+++ Supplied entries

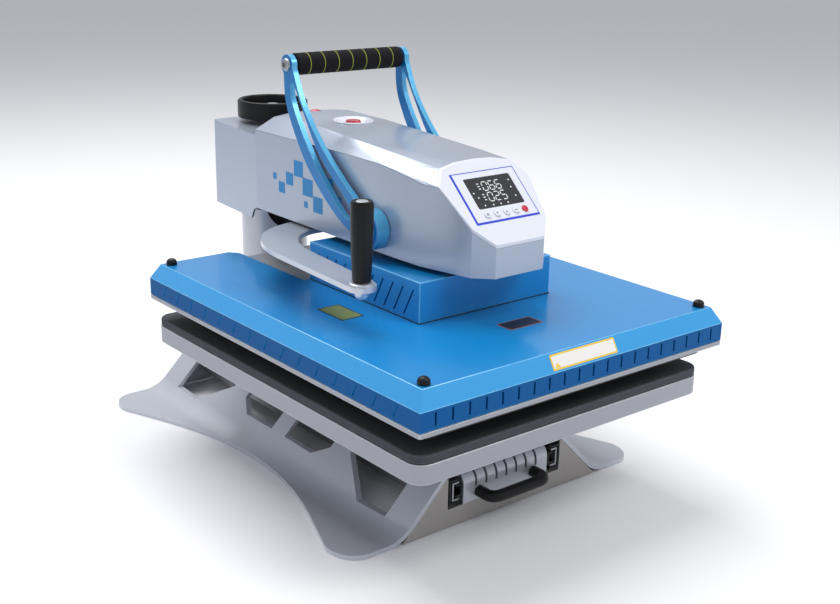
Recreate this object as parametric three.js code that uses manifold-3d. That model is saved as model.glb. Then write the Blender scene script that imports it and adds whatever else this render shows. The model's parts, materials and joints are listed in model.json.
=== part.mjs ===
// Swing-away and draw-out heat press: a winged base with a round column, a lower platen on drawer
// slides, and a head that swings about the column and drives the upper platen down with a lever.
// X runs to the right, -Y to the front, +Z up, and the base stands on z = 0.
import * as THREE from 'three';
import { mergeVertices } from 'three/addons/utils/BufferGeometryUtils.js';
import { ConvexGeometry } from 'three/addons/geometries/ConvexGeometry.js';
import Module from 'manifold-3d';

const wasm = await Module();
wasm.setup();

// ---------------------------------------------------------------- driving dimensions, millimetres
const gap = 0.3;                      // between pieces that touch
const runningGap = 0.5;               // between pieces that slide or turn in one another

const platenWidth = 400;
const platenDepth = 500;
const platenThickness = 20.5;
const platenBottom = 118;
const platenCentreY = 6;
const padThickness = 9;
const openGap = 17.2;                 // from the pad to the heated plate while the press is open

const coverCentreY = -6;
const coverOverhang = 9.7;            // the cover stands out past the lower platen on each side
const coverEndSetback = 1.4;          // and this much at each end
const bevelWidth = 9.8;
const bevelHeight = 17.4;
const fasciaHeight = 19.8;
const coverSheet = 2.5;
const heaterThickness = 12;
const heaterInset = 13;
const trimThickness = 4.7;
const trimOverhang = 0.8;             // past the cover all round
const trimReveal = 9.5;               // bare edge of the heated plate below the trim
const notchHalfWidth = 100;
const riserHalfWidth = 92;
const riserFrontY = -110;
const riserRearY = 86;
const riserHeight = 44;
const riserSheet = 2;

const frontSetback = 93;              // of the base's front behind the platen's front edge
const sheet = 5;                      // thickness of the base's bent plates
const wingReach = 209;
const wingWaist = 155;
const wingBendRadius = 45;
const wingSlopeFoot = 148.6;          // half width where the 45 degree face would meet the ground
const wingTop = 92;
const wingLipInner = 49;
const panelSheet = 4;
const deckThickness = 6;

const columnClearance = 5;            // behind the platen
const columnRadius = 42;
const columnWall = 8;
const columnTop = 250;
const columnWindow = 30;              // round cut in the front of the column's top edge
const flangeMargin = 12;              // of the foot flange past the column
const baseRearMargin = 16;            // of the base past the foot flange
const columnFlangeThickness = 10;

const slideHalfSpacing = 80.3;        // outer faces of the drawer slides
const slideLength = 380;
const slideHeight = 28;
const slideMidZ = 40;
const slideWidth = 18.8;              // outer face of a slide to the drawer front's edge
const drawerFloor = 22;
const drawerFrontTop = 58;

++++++
+++ Supplied entries

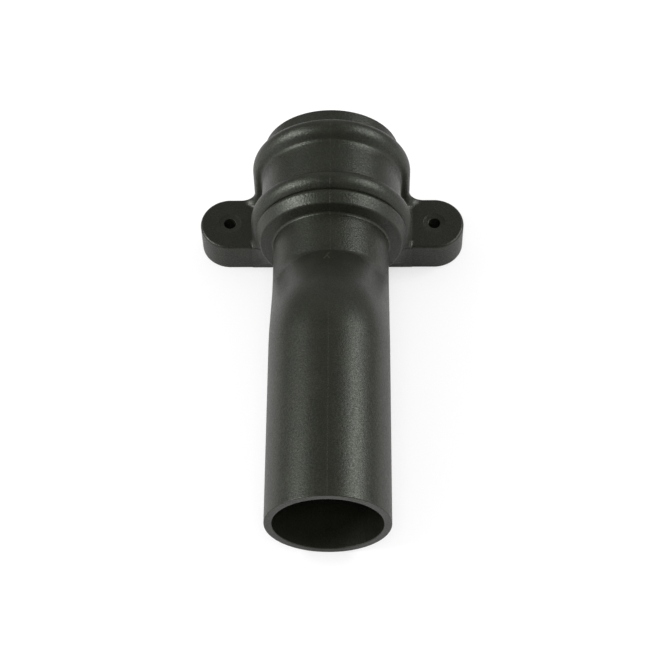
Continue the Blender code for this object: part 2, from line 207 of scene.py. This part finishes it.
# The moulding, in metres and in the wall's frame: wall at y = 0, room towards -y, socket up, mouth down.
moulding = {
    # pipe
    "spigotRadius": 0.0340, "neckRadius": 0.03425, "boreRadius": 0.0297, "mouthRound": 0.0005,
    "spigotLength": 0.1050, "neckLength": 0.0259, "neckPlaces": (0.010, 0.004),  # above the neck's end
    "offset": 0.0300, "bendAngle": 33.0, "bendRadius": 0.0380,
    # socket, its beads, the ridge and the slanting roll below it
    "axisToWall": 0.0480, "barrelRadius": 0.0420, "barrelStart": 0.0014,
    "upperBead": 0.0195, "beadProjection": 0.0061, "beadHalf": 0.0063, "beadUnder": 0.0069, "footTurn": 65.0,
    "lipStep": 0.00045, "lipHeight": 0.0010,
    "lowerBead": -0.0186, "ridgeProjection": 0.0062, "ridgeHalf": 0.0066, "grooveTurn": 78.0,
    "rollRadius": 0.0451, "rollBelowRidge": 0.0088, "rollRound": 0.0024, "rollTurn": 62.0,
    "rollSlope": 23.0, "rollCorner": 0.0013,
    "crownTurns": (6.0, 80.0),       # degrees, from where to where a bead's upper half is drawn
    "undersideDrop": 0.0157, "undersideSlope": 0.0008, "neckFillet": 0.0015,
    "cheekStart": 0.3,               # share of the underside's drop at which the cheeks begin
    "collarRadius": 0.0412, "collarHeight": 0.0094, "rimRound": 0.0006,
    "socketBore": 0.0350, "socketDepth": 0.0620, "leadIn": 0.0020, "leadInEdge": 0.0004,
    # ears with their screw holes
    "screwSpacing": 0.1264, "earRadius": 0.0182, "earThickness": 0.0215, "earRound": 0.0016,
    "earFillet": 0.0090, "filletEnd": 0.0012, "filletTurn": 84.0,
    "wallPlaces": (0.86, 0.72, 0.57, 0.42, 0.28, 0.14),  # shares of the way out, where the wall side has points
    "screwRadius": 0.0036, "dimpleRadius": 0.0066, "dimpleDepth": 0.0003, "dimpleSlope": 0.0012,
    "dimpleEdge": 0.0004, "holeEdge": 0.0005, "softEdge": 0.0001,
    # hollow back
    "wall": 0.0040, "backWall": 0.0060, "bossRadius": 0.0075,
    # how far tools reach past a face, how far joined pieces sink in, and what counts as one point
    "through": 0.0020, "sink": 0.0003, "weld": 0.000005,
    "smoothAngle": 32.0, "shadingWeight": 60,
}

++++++

* Task description:
Using the entries above, return exactly the lines from the line with "Recreate this object" to the line with "wasm.setup();", counting both of those lines.

* Exercise solution:
Recreate this object as parametric three.js code that uses manifold-3d. That model is saved as model.glb. Then write the Blender scene script that imports it and adds whatever else this render shows. The model's parts, materials and joints are listed in model.json.
=== part.mjs ===
// Swing-away and draw-out heat press: a winged base with a round column, a lower platen on drawer
// slides, and a head that swings about the column and drives the upper platen down with a lever.
// X runs to the right, -Y to the front, +Z up, and the base stands on z = 0.
import * as THREE from 'three';
import { mergeVertices } from 'three/addons/utils/BufferGeometryUtils.js';
import { ConvexGeometry } from 'three/addons/geometries/ConvexGeometry.js';
import Module from 'manifold-3d';

const wasm = await Module();
wasm.setup();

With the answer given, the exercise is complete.